━━━ Records for the exercise ━━━

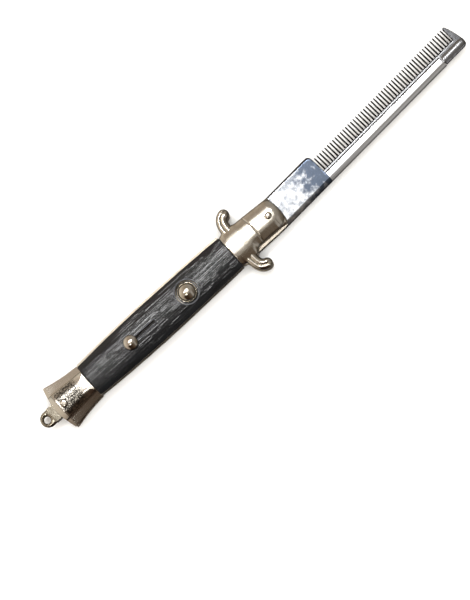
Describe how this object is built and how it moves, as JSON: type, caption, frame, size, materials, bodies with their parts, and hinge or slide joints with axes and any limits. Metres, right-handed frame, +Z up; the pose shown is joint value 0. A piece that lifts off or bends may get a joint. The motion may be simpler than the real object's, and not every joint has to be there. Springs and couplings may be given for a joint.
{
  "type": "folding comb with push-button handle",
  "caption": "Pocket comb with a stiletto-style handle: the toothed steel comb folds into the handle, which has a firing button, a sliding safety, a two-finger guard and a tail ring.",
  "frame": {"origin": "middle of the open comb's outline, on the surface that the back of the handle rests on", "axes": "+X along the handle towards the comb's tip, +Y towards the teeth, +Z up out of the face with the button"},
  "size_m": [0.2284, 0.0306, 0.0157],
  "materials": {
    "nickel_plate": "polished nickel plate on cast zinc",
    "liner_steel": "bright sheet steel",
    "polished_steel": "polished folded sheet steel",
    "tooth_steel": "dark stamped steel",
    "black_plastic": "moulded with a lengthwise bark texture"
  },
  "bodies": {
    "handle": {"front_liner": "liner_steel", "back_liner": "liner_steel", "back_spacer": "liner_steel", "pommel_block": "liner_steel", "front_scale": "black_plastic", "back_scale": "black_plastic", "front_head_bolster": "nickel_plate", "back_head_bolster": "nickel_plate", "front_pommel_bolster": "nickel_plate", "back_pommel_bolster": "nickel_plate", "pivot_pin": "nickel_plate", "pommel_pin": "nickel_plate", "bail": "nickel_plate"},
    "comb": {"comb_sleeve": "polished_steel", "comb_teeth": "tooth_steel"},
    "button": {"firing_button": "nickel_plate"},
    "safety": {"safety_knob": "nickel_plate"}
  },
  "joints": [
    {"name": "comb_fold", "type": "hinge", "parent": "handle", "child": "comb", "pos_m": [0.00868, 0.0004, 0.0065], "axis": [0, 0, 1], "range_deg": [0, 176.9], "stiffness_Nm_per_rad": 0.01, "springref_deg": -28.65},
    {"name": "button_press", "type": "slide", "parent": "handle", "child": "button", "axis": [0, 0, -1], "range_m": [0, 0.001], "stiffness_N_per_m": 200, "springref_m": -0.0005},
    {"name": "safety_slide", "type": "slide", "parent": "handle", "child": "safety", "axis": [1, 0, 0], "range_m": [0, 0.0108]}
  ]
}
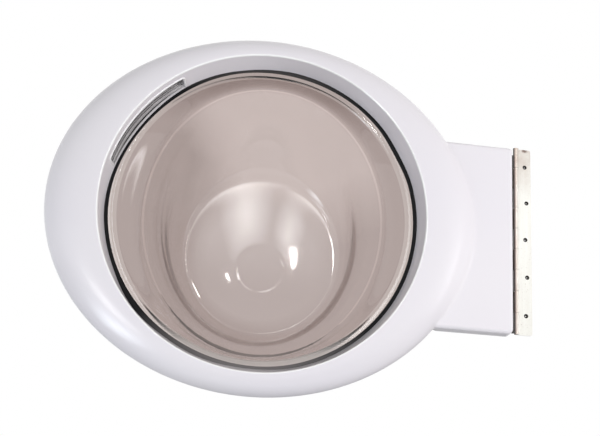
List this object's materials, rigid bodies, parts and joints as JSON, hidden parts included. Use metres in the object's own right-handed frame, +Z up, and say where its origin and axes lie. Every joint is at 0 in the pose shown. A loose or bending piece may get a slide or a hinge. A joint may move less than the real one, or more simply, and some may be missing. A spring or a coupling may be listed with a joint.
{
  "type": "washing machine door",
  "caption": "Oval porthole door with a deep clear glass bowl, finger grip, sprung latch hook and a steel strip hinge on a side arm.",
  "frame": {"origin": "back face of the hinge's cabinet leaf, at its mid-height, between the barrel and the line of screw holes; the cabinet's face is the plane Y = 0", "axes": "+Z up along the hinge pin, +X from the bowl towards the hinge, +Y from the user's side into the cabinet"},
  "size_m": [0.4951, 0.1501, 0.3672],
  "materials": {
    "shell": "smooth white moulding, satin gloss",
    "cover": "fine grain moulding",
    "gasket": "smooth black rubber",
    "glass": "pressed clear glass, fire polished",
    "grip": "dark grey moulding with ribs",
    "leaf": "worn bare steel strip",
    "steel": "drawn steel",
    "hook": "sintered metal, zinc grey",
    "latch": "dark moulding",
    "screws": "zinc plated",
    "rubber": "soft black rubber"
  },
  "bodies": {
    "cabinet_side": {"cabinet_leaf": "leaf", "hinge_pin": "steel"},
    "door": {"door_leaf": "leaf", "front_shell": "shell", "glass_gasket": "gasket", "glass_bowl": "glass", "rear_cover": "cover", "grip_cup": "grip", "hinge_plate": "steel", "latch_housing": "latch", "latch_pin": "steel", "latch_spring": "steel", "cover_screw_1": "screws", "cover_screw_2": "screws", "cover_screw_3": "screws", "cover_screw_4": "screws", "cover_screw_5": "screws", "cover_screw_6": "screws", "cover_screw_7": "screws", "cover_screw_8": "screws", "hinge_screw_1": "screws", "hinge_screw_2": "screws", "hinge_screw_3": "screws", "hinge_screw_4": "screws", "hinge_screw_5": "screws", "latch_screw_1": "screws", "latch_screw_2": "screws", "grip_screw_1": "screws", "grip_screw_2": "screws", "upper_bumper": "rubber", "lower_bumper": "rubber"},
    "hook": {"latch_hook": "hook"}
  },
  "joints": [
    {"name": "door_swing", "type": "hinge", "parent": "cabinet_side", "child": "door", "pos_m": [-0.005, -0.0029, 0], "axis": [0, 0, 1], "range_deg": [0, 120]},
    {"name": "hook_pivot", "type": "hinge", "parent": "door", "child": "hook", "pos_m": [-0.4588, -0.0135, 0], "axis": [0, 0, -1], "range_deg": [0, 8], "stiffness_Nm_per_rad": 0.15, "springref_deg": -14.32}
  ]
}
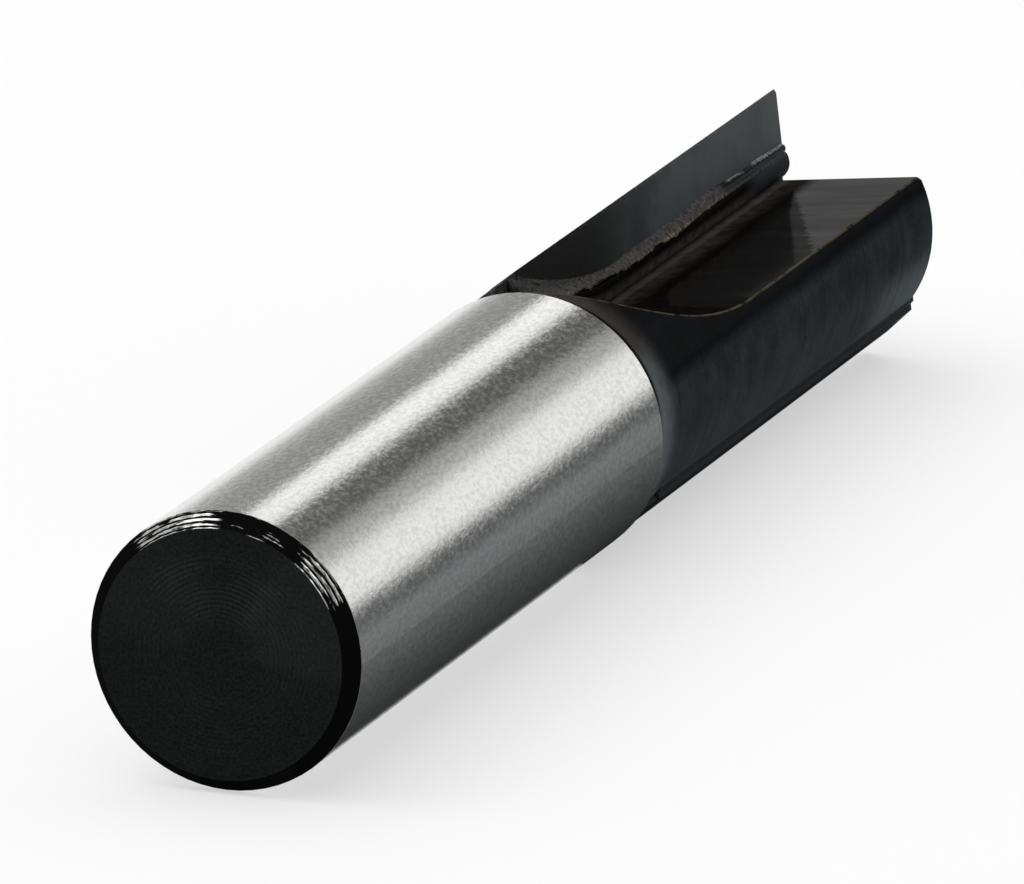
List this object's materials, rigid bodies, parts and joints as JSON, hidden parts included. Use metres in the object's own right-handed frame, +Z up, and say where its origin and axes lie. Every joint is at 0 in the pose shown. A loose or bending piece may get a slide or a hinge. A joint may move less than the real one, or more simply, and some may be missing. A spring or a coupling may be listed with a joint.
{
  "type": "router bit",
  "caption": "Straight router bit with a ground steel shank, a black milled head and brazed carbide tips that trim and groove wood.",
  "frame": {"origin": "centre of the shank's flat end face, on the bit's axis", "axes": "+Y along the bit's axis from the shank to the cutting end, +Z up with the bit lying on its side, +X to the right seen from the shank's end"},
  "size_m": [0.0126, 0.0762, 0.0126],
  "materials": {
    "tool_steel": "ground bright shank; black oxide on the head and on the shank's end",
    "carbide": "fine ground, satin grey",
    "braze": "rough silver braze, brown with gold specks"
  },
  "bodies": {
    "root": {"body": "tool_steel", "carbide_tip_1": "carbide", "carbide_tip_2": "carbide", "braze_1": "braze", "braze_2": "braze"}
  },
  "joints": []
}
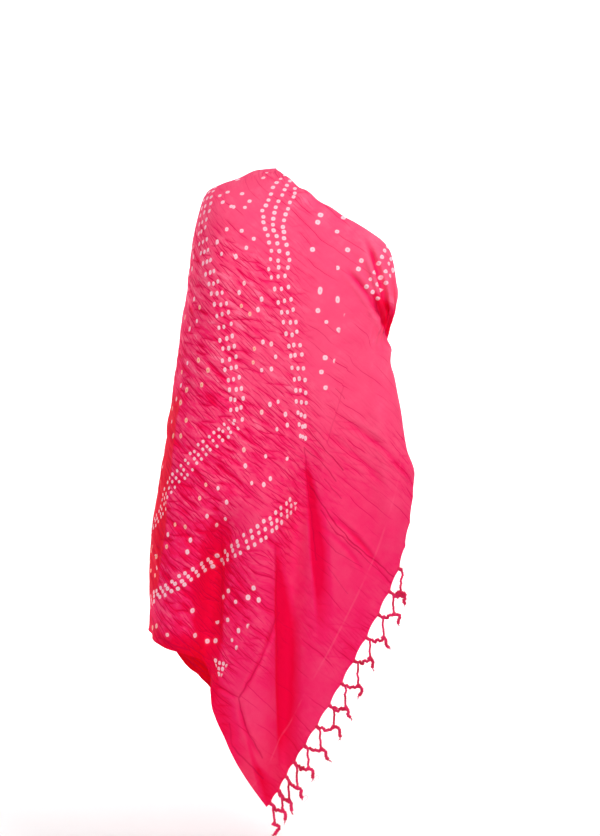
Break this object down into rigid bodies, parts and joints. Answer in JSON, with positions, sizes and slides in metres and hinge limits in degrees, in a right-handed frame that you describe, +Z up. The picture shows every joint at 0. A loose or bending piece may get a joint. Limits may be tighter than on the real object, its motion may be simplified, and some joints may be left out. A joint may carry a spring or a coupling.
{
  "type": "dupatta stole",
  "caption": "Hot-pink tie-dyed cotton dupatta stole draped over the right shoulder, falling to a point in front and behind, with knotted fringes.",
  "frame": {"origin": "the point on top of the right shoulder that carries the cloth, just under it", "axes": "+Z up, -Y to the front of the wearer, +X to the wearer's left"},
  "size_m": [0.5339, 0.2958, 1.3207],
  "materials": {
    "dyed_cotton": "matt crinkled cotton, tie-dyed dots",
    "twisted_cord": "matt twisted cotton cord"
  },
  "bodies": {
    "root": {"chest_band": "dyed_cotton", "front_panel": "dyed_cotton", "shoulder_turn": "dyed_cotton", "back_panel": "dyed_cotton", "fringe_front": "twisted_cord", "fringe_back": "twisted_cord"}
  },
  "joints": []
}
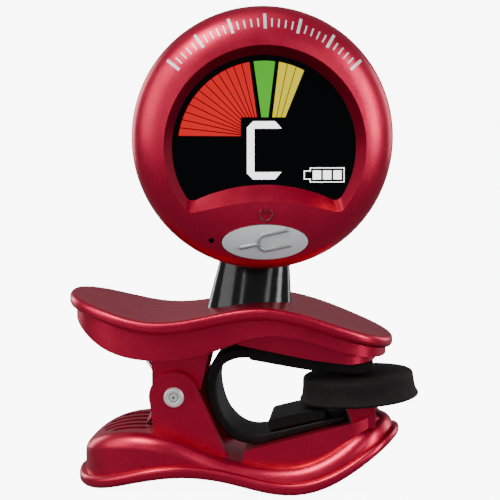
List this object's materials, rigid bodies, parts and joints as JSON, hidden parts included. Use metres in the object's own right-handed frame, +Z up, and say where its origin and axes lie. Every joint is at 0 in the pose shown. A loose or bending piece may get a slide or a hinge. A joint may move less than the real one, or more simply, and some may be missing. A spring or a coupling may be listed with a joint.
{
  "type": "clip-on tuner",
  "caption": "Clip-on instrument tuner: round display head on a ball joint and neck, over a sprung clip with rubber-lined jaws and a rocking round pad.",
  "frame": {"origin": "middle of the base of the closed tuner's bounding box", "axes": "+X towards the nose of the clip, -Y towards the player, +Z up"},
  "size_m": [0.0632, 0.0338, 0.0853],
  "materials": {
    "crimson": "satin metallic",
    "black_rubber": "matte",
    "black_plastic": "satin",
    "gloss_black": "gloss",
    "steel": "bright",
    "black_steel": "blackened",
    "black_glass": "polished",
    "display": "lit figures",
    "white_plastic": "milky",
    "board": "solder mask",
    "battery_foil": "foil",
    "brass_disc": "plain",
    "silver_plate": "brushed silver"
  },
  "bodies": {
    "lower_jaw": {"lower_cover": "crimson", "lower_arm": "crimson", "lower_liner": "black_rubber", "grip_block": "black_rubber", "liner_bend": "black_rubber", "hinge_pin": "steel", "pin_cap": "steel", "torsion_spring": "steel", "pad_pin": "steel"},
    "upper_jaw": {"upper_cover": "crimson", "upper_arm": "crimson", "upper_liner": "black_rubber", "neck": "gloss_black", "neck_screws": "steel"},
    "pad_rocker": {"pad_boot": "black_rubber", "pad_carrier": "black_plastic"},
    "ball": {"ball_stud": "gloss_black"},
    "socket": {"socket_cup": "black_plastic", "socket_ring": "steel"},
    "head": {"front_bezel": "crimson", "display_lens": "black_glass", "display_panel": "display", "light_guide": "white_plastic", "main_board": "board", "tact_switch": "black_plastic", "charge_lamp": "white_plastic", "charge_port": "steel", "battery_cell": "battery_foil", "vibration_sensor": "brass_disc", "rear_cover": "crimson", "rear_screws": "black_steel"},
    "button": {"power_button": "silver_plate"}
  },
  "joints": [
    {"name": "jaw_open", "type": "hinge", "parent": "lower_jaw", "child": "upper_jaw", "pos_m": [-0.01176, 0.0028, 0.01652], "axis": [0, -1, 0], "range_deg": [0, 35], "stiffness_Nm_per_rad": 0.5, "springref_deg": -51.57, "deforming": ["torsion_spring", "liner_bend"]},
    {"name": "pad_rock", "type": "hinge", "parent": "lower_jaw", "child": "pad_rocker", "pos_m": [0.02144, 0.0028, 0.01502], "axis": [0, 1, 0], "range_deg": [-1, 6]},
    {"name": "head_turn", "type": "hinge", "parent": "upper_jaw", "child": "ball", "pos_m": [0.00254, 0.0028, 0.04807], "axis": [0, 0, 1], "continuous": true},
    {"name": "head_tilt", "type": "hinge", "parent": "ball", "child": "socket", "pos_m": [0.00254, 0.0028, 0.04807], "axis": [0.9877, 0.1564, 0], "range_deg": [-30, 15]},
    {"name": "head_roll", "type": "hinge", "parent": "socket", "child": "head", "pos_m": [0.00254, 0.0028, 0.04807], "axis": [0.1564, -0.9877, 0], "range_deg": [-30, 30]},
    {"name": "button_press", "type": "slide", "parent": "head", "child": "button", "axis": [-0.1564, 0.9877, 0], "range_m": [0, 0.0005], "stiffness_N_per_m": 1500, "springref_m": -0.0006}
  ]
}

━━━

Which lines hold the word "limits"? Copy every one of them.

Describe how this object is built and how it moves, as JSON: type, caption, frame, size, materials, bodies with their parts, and hinge or slide joints with axes and any limits. Metres, right-handed frame, +Z up; the pose shown is joint value 0. A piece that lifts off or bends may get a joint. The motion may be simpler than the real object's, and not every joint has to be there. Springs and couplings may be given for a joint.
Break this object down into rigid bodies, parts and joints. Answer in JSON, with positions, sizes and slides in metres and hinge limits in degrees, in a right-handed frame that you describe, +Z up. The picture shows every joint at 0. A loose or bending piece may get a joint. Limits may be tighter than on the real object, its motion may be simplified, and some joints may be left out. A joint may carry a spring or a coupling.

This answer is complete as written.